Nous constatons régulièrement une sorte de petit choc culturel. Les gens tentent d’imposer leur culture. Ils tentent de contourner les dispositions en fonction de ce qui les arrange. Des clés à remettre par anticipation, un bail à reculer faute de permis. Au Luxembourg, on se tient aux engagements. Je vise cette génération de l’instantané habituée à WhatsApp. Ils vont vous appeler durant le weekend. Il faut leur dire qu’ici les agences ferment à cinq ou six heures et qu’on ne donnera pas de réponse avant un certain temps. Des gens de pays anglo-saxons ou de l’est qui ne comprennent pas la culture locale.
Comment vous définiriez la culture locale ?
On doit expliquer aux jeunes que ça va être différent de leur pays. Il faut leur expliquer qu’ici on ne va pas avoir un plombier à 22 heures comme aux États-Unis. Le plombier, il ne va même peut être pas venir endéans 24 heures. Il faut leur expliquer le droit du travail. Vous allez peut être devoir attendre deux trois jours avant la réparation.
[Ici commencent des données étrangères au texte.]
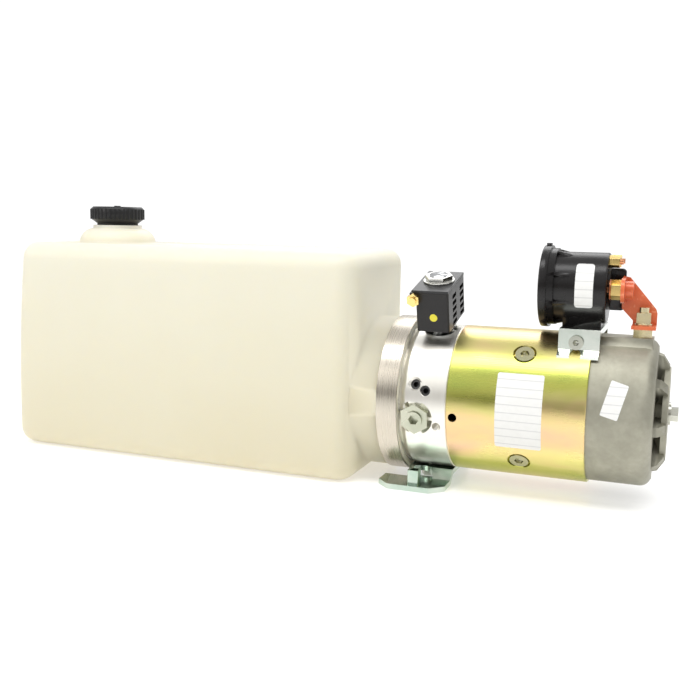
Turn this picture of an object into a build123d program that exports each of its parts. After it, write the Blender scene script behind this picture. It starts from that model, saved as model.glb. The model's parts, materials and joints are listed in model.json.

Ou le propriétaire va réclamer un devis, etc.
C’est le décalage entre un pays conservateur et une jeunesse demandeuse de plus de flexibilité ?
Non, on a quand même pas mal évolué. Les magasins sont ouverts à midi. Certains étrangers se plaignent de ne pouvoir faire leurs courses le soir ou le dimanche.
Comment marche un service de relocalisation
Des entreprises (majoritairement) et des particuliers sollicitent la relocation (selon le terme anglais) pour accompagner leur installation sur un nouveau territoire pour des motifs respectivement professionnels ou fiscaux.
European Relocation Services, fondée en 2004, et ses dix salariés opèrent sur les flux entrants (inbound) et sortants (outbound). Elle facture à la carte, selon les services requis (visa, recherche de logement, installation administrative, déménagement, recherche de véhicule, recherche d’école, etc) et pas selon le salaire de l’impatrié.